The spotlight here is once again on NFTs. Not intimidated by the market conditions, quite a few future-oriented brands have been releasing pilot NFT projects to test the waters (McFarlane, Fox, Starbucks) or working on robust digital asset-based community campaigns behind closed doors. It’s obvious to anybody that it’s not a race for quick gain, but a well-thought-out long-term game.

“Why now?” you’re probably wondering. First and foremost, the technology, UX and education frameworks have finally reached the level that significantly lowers the entry barrier to the NFT ecosystem. Arguably, for the first time ever, Web3 is close to being ready to onboard millions of mass users.

“How does it look in practice?” you might ask. Loyalty programs, community engagements and unlockable content are among the brands’ favorites. Big companies are starting to consider NFTs as a base for a variety of activities, giving an inspiring hint at what the next bull run can look like.

Such a spike in credibility and the prospects of mass adoption can’t help influence the current shape of the industry and the trajectory of its development. To date, the heart of the Web3 movement has been NFT marketplaces — platforms with different levels of decentralization where users can mint (create), display, buy and sell their collectibles. For quite a few brands, these marketplaces have been the entry point into the NFT world.

With this trend clearly unfolding, we can’t but ask ourselves: What role will NFT marketplaces play in this big movement? Will they stay the same or evolve to boost mass adoption in collaboration with brands?

Related: Make Your Brand a Household Name Using the Power of NFTs

Rethinking NFT marketplaces

What is the first thing that comes to mind when you think about an online marketplace? Quite likely, the likes of Amazon will be there: a one-stop-shop environment where users can find literally anything they want. Offered goods vary in price, but one thing stays the same: High-end brands have very limited representation there. You might find an expensive perfume or a pair of glasses, but that’s about it. And who would go shop for Chanel bags on Amazon anyway?

This analogy is key to understanding the brand’s strategy as they come into Web3 with their massive user bases. Does this traditional marketplace model appeal to brands? I’d argue not. Since NFTs are shaping up to power next-gen gamified loyalty programs for communities, one-size-fits-all does not look like a good match.

Brands dipping their toes into NFT are looking to offer a safe, uniquely branded experience for their customers — with controllable monetization on top.

Adoption issues and solutions

When directing users to a third-party NFT marketplace, there are several problems a brand can encounter:

  1. Safety and IP protection: Unfortunately, there are malicious players on the market, and NFT marketplaces do not always do a timely job eliminating collection copycats to make sure that a new user does not purchase a wrong NFT by accident.

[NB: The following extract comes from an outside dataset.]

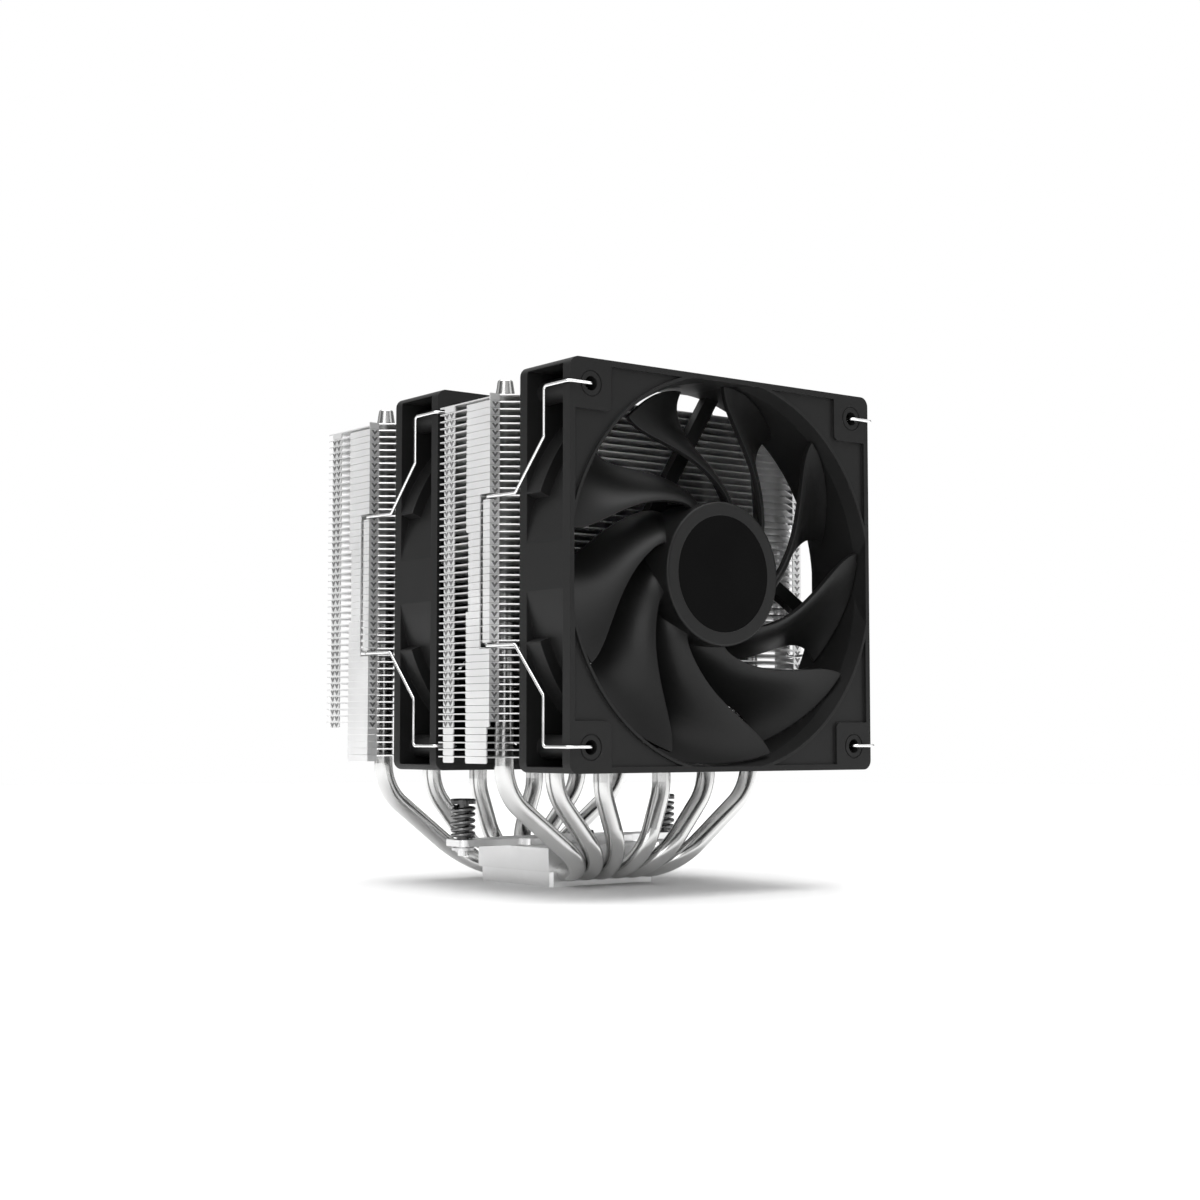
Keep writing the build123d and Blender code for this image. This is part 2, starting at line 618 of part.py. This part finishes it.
def spring_screw(side_x):
    """Captive screw with a cross recess, a shank through the lug and a threaded tip."""
    head_z = SCREW_SHANK_TOP_Z + SCREW_HEAD_HEIGHT / 2
    head = Pos(0, 0, head_z) * Cylinder(SCREW_HEAD_R, SCREW_HEAD_HEIGHT)
    head = fillet(head.edges().sort_by(Axis.Z)[-1], 0.6)
    recess = Box(RECESS_LENGTH, RECESS_WIDTH, 2 * RECESS_DEPTH)
    recess += Box(RECESS_WIDTH, RECESS_LENGTH, 2 * RECESS_DEPTH)
    head -= Pos(0, 0, SCREW_SHANK_TOP_Z + SCREW_HEAD_HEIGHT) * recess
    shank = Cylinder(SCREW_SHANK_R, SCREW_SHANK_TOP_Z - TIP_TOP_Z)
    tip = Cylinder(TIP_R, TIP_TOP_Z - SCREW_TIP_Z)
    screw = head + Pos(0, 0, (SCREW_SHANK_TOP_Z + TIP_TOP_Z) / 2) * shank
    screw += Pos(0, 0, (TIP_TOP_Z + SCREW_TIP_Z) / 2) * tip
    groove = Cylinder(RETAINER_R, RETAINER_THICKNESS + 0.1)
    groove = Pos(0, 0, RETAINER_Z) * (groove - Cylinder(RETAINER_GROOVE_R, 2))
    return one_solid(Pos(side_x * SCREW_SPACING / 2, 0, 0) * (screw - groove))


def screw_spring(side_x):
    """Compression spring between the lug and the screw's head."""
    bottom = BAR_TOP_Z + SPRING_GAP + SPRING_WIRE_R
    height = SCREW_SHANK_TOP_Z - SPRING_GAP - SPRING_WIRE_R - bottom
    path = Pos(0, 0, bottom) * Helix(height / SPRING_TURNS, height, SPRING_R)
    section = Plane(origin=path @ 0, z_dir=path % 0) * Circle(SPRING_WIRE_R)
    spring = sweep(section, path=path, is_frenet=True)
    return one_solid(Pos(side_x * SCREW_SPACING / 2, 0, 0) * spring)


def retaining_clip(side_x):
    """Open ring in the screw's groove, under the lug."""
    ring = Cylinder(RETAINER_R, RETAINER_THICKNESS)
    ring -= Cylinder(RETAINER_GROOVE_R + SHAFT_CLEARANCE, 2)
    ring -= Pos(RETAINER_R, 0, 0) * Box(2 * RETAINER_R, 1.8, 2)
    return one_solid(Pos(side_x * SCREW_SPACING / 2, 0, RETAINER_Z) * ring)


# ---------------------------------------------------------------- output

def build_nodes():
    nodes = {
        "base_plate": base_plate(),
        "base_cover": base_cover(),
        "mounting_bar": mounting_bar(),
        "bar_screws": bar_screws(),
    }
    for number in range(PIPE_COUNT):
        nodes[f"heat_pipe_{number + 1}"] = heat_pipe(number)
    for tower in ("front", "rear"):
        nodes[tower + "_fins"] = fin_stack(tower, LOWER_FIN_COUNT, FIN_COUNT)
        nodes[tower + "_lower_fins"] = fin_stack(tower, 0, LOWER_FIN_COUNT)
    for side, side_x in (("left", -1), ("right", 1)):
        nodes[side + "_spring_screw"] = spring_screw(side_x)
        nodes[side + "_screw_spring"] = screw_spring(side_x)
        nodes[side + "_retaining_clip"] = retaining_clip(side_x)
    fan_parts = {
        "fan_frame": fan_frame(),
        "fan_rotor": fan_rotor(),
        "hub_label": hub_label(),
        "rotor_shaft": rotor_shaft(),
        "retaining_ring": retaining_ring(),
        "rotor_yoke": rotor_yoke(),
        "magnet_ring": magnet_ring(),
        "sleeve_bearing": sleeve_bearing(),
        "stator_core": stator_core(),
        "stator_coils": stator_coils(),
        "circuit_board": circuit_board(),
        "left_fan_clip": fan_clip(-1),
        "right_fan_clip": fan_clip(1),
    }
    for fan in FANS:
        for name, shape in fan_parts.items():
            nodes[f"{fan}_{name}"] = in_fan(shape, fan)
    return nodes


os.makedirs("parts", exist_ok=True)
for node_name, node_shape in build_nodes().items():
    export_step(node_shape, f"parts/{node_name}.step")
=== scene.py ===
import json
import math

import bmesh
import bpy
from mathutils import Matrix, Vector


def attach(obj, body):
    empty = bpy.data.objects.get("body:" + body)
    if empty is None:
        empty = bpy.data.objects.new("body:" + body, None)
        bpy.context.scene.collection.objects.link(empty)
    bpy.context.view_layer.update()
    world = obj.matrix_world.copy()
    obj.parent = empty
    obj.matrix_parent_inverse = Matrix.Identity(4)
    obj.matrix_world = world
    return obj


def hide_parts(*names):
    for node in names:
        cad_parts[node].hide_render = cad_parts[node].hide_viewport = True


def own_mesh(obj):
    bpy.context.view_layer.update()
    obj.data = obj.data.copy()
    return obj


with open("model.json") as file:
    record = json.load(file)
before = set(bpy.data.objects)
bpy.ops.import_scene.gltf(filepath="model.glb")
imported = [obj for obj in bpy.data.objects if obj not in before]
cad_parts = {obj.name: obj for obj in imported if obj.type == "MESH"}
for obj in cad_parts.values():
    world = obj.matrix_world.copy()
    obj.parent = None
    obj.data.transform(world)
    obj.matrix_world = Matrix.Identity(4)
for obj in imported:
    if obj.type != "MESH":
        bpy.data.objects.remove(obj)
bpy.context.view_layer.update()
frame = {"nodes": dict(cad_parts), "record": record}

MM = 0.001

# Measures of the frame, in metres
TOWERS = {"front": -82.5 * MM, "rear": -12.5 * MM}
SIDES = {"left": -1, "right": 1}
PIPE_LEGS_X = [x * MM for x in (-50, -31, -12, 12, 31, 50)]
PIPE_LEG_Y = {"front": -35.3 * MM, "rear": 35.3 * MM}
FIN_COUNT = 51
LOWER_FINS = 5
FIN_PITCH = 2.181 * MM
FIN_THICKNESS = 0.4 * MM
FIN_BOTTOM_Z = 41.63 * MM
STEP_FRONT = 35.6 * MM
LOCK_MIDDLE_Y = 63.15 * MM
FIN_HALF = 60.0 * MM
FIN_WIDE_HALF = 63.5 * MM
SCREW_X = 41.5 * MM
SCREW_PLATING_Z = 13.0 * MM
SPRING_BOTTOM_Z = 15.15 * MM
SPRING_TOP_Z = 26.35 * MM
SPRING_R = 3.4 * MM
SPRING_WIRE_R = 0.65 * MM

# Springs with closed ends
SPRING_TURNS = 5.5
CLOSED_TURNS = 1.0
CLOSED_RISE = 2.04 * SPRING_WIRE_R
STEPS_PER_TURN = 40
WIRE_CORNERS = 14

# Lock marks on the folded fin edges: raised marks in dark grey, which is painted shade of the
# stamped lock recesses
CHEVRON = [(x * MM, z * MM) for x, z in
           ((-1.15, 0.72), (-0.55, 0.78), (0, 0.12), (0.55, 0.78), (1.15, 0.72), (0, -0.74))]
LOCK_RELIEF = 0.28 * MM
LOCK_SUNK = 0.05 * MM
LOCK_BELOW_FIN = 0.75 * MM
LOCK_SPREAD = 1.35 * MM

# Collars of the pipes on the top fin: radius and height of each point of the section
COLLAR_SECTION = [(r * MM, z * MM) for r, z in
                  ((4.3, 0.0), (3.75, 0.08), (3.42, 0.35), (3.36, 1.25),
                   (3.30, 1.36), (3.02, 1.36), (3.02, 0.0))]
COLLAR_STEPS = 40

# Camera
YAW = math.radians(37.5)
PITCH = math.radians(3.93)
CAMERA_PLACE = (-0.3906, -0.5273, 0.0488)
LENS = 58.55
SENSOR_WIDTH = 36.0
CLIP_START = 0.01

# Studio: level of the walls from behind the camera (0) to ahead of it (1), and the ceiling's
WALL_LEVELS = ((0.0, 0.55), (0.16, 0.45), (0.25, 0.12), (0.48, 0.10),
               (0.72, 0.12), (0.86, 0.30), (1.0, 0.25))
CEILING_START = 0.45
CEILING_FULL = 0.80
CEILING_LEVEL = 1.35
BACKDROP_LEVEL = 1

# Softboxes: place, size and power in watts, all turned to the middle of the object
LIT_MIDDLE = (0, 0, 0.09)
SOFTBOXES = {
    "overhead_softbox": ((0.0, 0.0, 1.3), (1.6, 1.6), 17),
    "left_softbox": ((-0.95, 1.15, 0.35), (0.9, 1.2), 1.6),
    "front_softbox": ((-1.25, -0.85, 0.5), (0.8, 0.8), 4.5),
    "right_softbox": ((0.85, -1.1, 0.35), (0.7, 1.2), 2.3),
}
FLOOR_RADIUS = 1.3
FLOOR_CORNERS = 96


# ---------------------------------------------------------------- materials

def colour_of(tone, alpha=()):
    """A grey level or a colour as a tuple, with alpha where one is given."""
    return (tone if isinstance(tone, tuple) else (tone,) * 3) + alpha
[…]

  2. Monetization: With the recent market development and “race to the bottom,” the trend moves towards not respecting creator royalties, which could serve as a major revenue stream for popular collections. On top of that, using a third-party NFT marketplace always means paying fees that can be changed at any point of time. In other words, not controlling your revenue stream fully.

This is where the Shopify model is entering the scene. Unlike traditional Web2 marketplaces, NFT marketplaces can take different forms — and verticalized, custom community marketplaces are a very promising route.

Creating and fully controlling its own community marketplace allows a brand to enforce royalties, set custom fees and ensure the proven authenticity of digital collectibles with a branded look and feel, all in the spirit of decentralization.

On top of that, NFT community marketplaces can be powered by shared orderbooks, meaning that buy and sell orders can be aggregated from other marketplaces from the start to help bootstrap the liquidity.

All that said, on-brand community NFT marketplaces can truly become the gateway to onboard the next mass wave of users to crypto in a safer and more accessible way. Will this be the case in the next bull run? Time will tell.